All service-lines should be compact and as direct as possible, and long horizontal runs under floors should be avoided. Hot-water supply-lines should be kept at least 6 inches from cold-water lines. There should be a shut-off at the entrance of the supply-line to the house, at the base of all vertical risers, and under each fixture. To avoid water hammer, it is best to take all faucets off the sides of the termination of pipes, rather than from the ends, for in this way an air-cushion can form, relieving the pounding action of the water in the pipes.

Supply-lines should never be run in the corners of buildings where they are in danger of freezing, and they should be kept out of the exterior walls of houses as much as possible for the same reasons.
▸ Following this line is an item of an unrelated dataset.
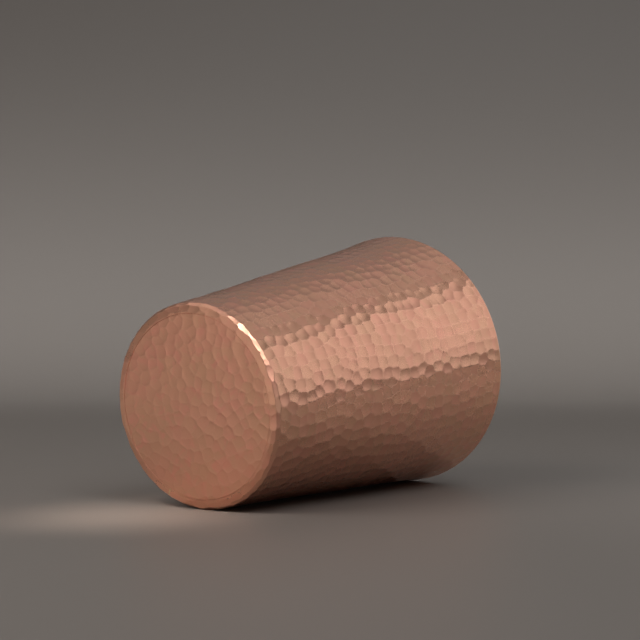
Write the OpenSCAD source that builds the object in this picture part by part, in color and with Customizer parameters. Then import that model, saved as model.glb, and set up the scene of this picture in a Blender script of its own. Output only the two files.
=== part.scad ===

The packing of pipes where they pass through the floors will often prevent freezing caused by cold drafts around them.

_Hot-Water Supply_

It is generally accepted to-day that the most convenient method of securing hot water in the small house is with the instantaneous type of gas-heater, connected with a boiler for storage purposes, but capable of delivering water directly into the pipes without passage through the boiler, when a sudden demand is made upon it. These gas-heaters have a system of Bunsen-burners which heat the water as it passes through a series of copper coils, and generally the water is warmed to a temperature of 100 degrees in one passage. They are automatically controlled, so that when the temperature of the water goes below a certain fixed standard the gas-burner is lighted by a small pilot-light until the proper temperature is reached, when it is shut off again.

Although these heaters are arranged to deliver hot water directly from the coils, yet if they had no boiler to store up the water, much larger heaters would be required than necessary. For storage purposes, then, a 40-gallon boiler is satisfactory for a residence with one bath and one kitchen, and if there are two baths a 50-gallon boiler is needed. The usual location of the boiler and heater is in the cellar.